## Stated goal
Write the listing out again, all of it, word for word.

## Data shown
-- START --

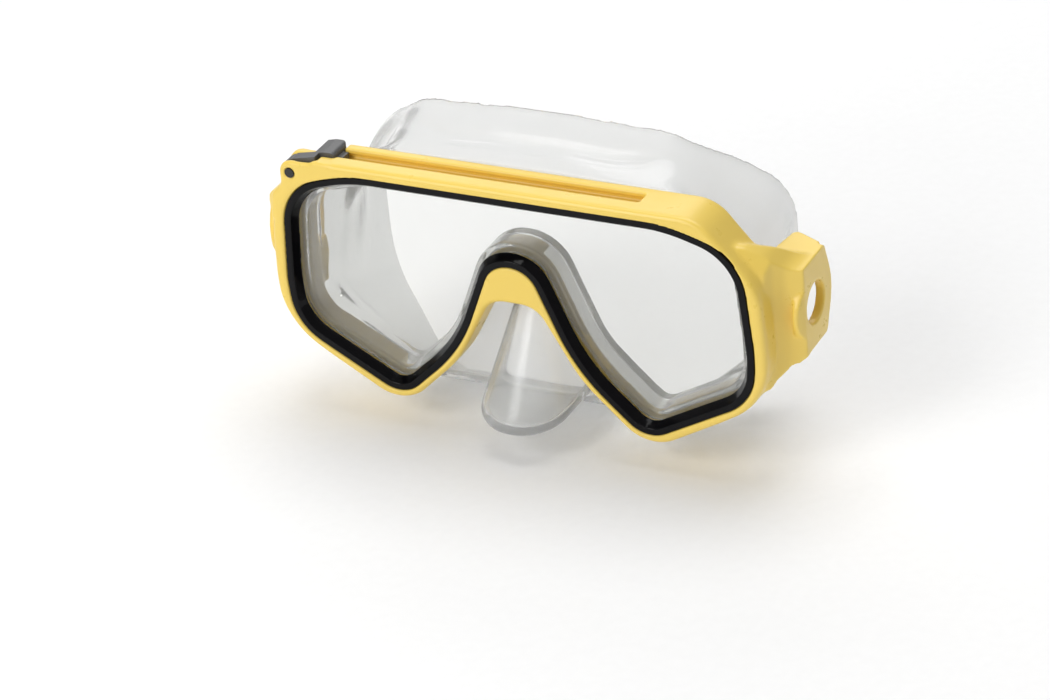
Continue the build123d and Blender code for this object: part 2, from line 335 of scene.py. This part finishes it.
# A soft crease runs along the brow, just before the face rim, which sweeps back at the sides.
rim_y = RIM_MIDDLE_Y + RIM_SWEEP * (side / RIM_SWEEP_SIDE) ** 2 * ramp(side, 10, 60)
crease = ridge(y, rim_y - CREASE_BEFORE_RIM, CREASE_WIDTH) * ramp(z, 62, 70)
points[:, 2] -= CREASE_DEPTH * crease
put_points(skirt_moulding, points)
# Wide blends at the nose pocket, the upper corners and the face rim.
nose = ramp(side, 27, 20) * ramp(z, 40, 30) * ramp(y, 6, 0)
corner = ramp(side, 32, 40) * ramp(z, 30, 45) * ramp(y, -5, -2)
before_edge = ramp(y, rim_y - 1.0, rim_y - 6.0)
face_edge = ramp(y, rim_y - 4.0, rim_y - 2.0) * ramp(z, 60, 66)
relax(skirt_moulding, corner * before_edge, CORNER_BLEND)
relax(skirt_moulding, nose, NOSE_BLEND)
relax(skirt_moulding, face_edge, FACE_EDGE_BLEND)
finish_piece(skirt_moulding, clear_silicone(), "mask", "clear_silicone", "skirt")

lever = softened("latch_lever", "lever", LEVER_GRID, LEVER_PASSES)
finish_piece(lever, grey_plastic(), "latch", "grey_plastic", "latch_lever")

paint_node("lens", lens_glass())
paint_node("latch_pin", pin_black())
paint_node("latch_spring", spring_steel())


# ---------------------------------------------------------------- studio


def area_light(name, place, size, power, height=0.0):
    """A round lamp of the given width, or a rectangular one when a height is given."""
    data = bpy.data.lights.new(name, "AREA")
    data.shape = "RECTANGLE" if height else "DISK"
    data.size = size
    if height:
        data.size_y = height
    data.energy = power
    lamp = bpy.data.objects.new(name, data)
    lamp.location = place
    aim = Vector(LIGHT_TARGET) - Vector(place)
    lamp.rotation_euler = aim.to_track_quat("-Z", "Y").to_euler()
    bpy.context.scene.collection.objects.link(lamp)


area_light("key", (-0.45, -0.95, 0.95), size=0.6, power=5.0)
area_light("top", (0.0, 0.3, 1.25), size=1.0, power=8.6)
area_light("front", (-0.28, -1.26, 0.55), size=0.9, power=4.8, height=0.4)
area_light("behind", (-0.67, 1.2, 0.85), size=1.2, power=5.0, height=0.8)

world = bpy.data.worlds.new("studio")
bpy.context.scene.world = world
world.use_nodes = True
background = world.node_tree.nodes["Background"]
background.inputs["Color"].default_value = (1.0, 1.0, 1.0, 1.0)
background.inputs["Strength"].default_value = WORLD_STRENGTH

bpy.ops.mesh.primitive_plane_add(size=FLOOR_SIZE, location=(0, 0, -FLOOR_DROP))
floor = bpy.context.active_object
floor.name = "floor"
floor.data.materials.append(floor_paper())

camera_data = bpy.data.cameras.new("camera")
camera_data.sensor_width = SENSOR_WIDTH
camera_data.lens = FOCAL_LENGTH
camera = bpy.data.objects.new("camera", camera_data)
right = Vector(CAMERA_RIGHT)
up = Vector(CAMERA_UP)
back = right.cross(up)
turn = Matrix((right, up, back)).transposed().to_4x4()
camera.matrix_world = Matrix.Translation(CAMERA_PLACE) @ turn
bpy.context.scene.collection.objects.link(camera)
bpy.context.scene.camera = camera
bpy.context.scene.view_settings.view_transform = "Standard"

-- END --

## Task output
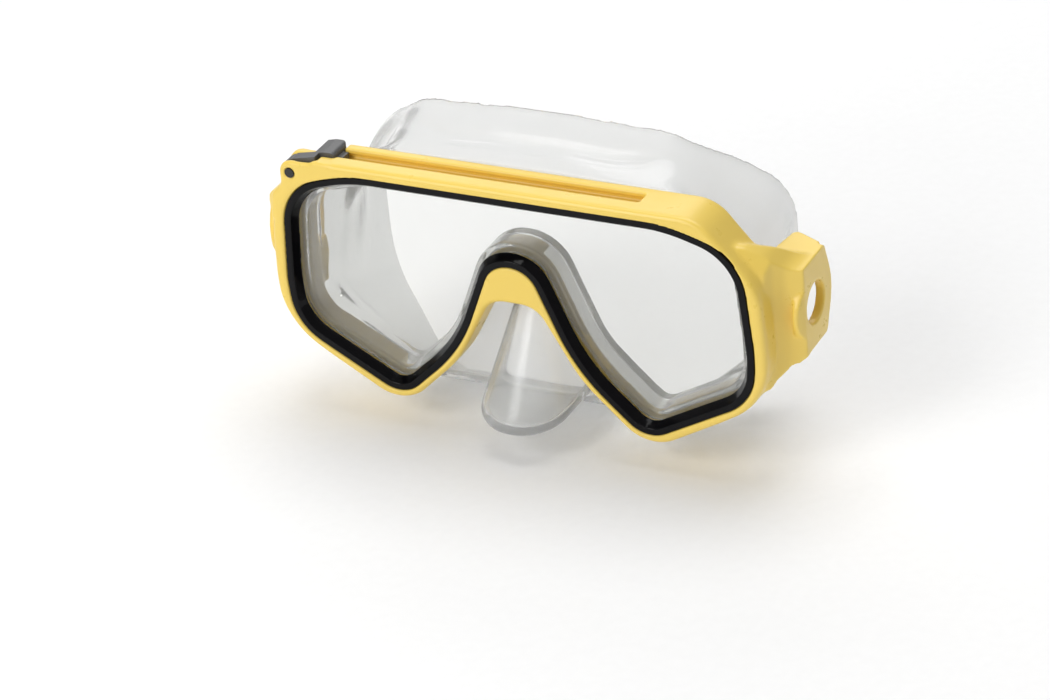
Continue the build123d and Blender code for this object: part 2, from line 335 of scene.py. This part finishes it.
# A soft crease runs along the brow, just before the face rim, which sweeps back at the sides.
rim_y = RIM_MIDDLE_Y + RIM_SWEEP * (side / RIM_SWEEP_SIDE) ** 2 * ramp(side, 10, 60)
crease = ridge(y, rim_y - CREASE_BEFORE_RIM, CREASE_WIDTH) * ramp(z, 62, 70)
points[:, 2] -= CREASE_DEPTH * crease
put_points(skirt_moulding, points)
# Wide blends at the nose pocket, the upper corners and the face rim.
nose = ramp(side, 27, 20) * ramp(z, 40, 30) * ramp(y, 6, 0)
corner = ramp(side, 32, 40) * ramp(z, 30, 45) * ramp(y, -5, -2)
before_edge = ramp(y, rim_y - 1.0, rim_y - 6.0)
face_edge = ramp(y, rim_y - 4.0, rim_y - 2.0) * ramp(z, 60, 66)
relax(skirt_moulding, corner * before_edge, CORNER_BLEND)
relax(skirt_moulding, nose, NOSE_BLEND)
relax(skirt_moulding, face_edge, FACE_EDGE_BLEND)
finish_piece(skirt_moulding, clear_silicone(), "mask", "clear_silicone", "skirt")

lever = softened("latch_lever", "lever", LEVER_GRID, LEVER_PASSES)
finish_piece(lever, grey_plastic(), "latch", "grey_plastic", "latch_lever")

paint_node("lens", lens_glass())
paint_node("latch_pin", pin_black())
paint_node("latch_spring", spring_steel())


# ---------------------------------------------------------------- studio


def area_light(name, place, size, power, height=0.0):
    """A round lamp of the given width, or a rectangular one when a height is given."""
    data = bpy.data.lights.new(name, "AREA")
    data.shape = "RECTANGLE" if height else "DISK"
    data.size = size
    if height:
        data.size_y = height
    data.energy = power
    lamp = bpy.data.objects.new(name, data)
    lamp.location = place
    aim = Vector(LIGHT_TARGET) - Vector(place)
    lamp.rotation_euler = aim.to_track_quat("-Z", "Y").to_euler()
    bpy.context.scene.collection.objects.link(lamp)


area_light("key", (-0.45, -0.95, 0.95), size=0.6, power=5.0)
area_light("top", (0.0, 0.3, 1.25), size=1.0, power=8.6)
area_light("front", (-0.28, -1.26, 0.55), size=0.9, power=4.8, height=0.4)
area_light("behind", (-0.67, 1.2, 0.85), size=1.2, power=5.0, height=0.8)

world = bpy.data.worlds.new("studio")
bpy.context.scene.world = world
world.use_nodes = True
background = world.node_tree.nodes["Background"]
background.inputs["Color"].default_value = (1.0, 1.0, 1.0, 1.0)
background.inputs["Strength"].default_value = WORLD_STRENGTH

bpy.ops.mesh.primitive_plane_add(size=FLOOR_SIZE, location=(0, 0, -FLOOR_DROP))
floor = bpy.context.active_object
floor.name = "floor"
floor.data.materials.append(floor_paper())

camera_data = bpy.data.cameras.new("camera")
camera_data.sensor_width = SENSOR_WIDTH
camera_data.lens = FOCAL_LENGTH
camera = bpy.data.objects.new("camera", camera_data)
right = Vector(CAMERA_RIGHT)
up = Vector(CAMERA_UP)
back = right.cross(up)
turn = Matrix((right, up, back)).transposed().to_4x4()
camera.matrix_world = Matrix.Translation(CAMERA_PLACE) @ turn
bpy.context.scene.collection.objects.link(camera)
bpy.context.scene.camera = camera
bpy.context.scene.view_settings.view_transform = "Standard"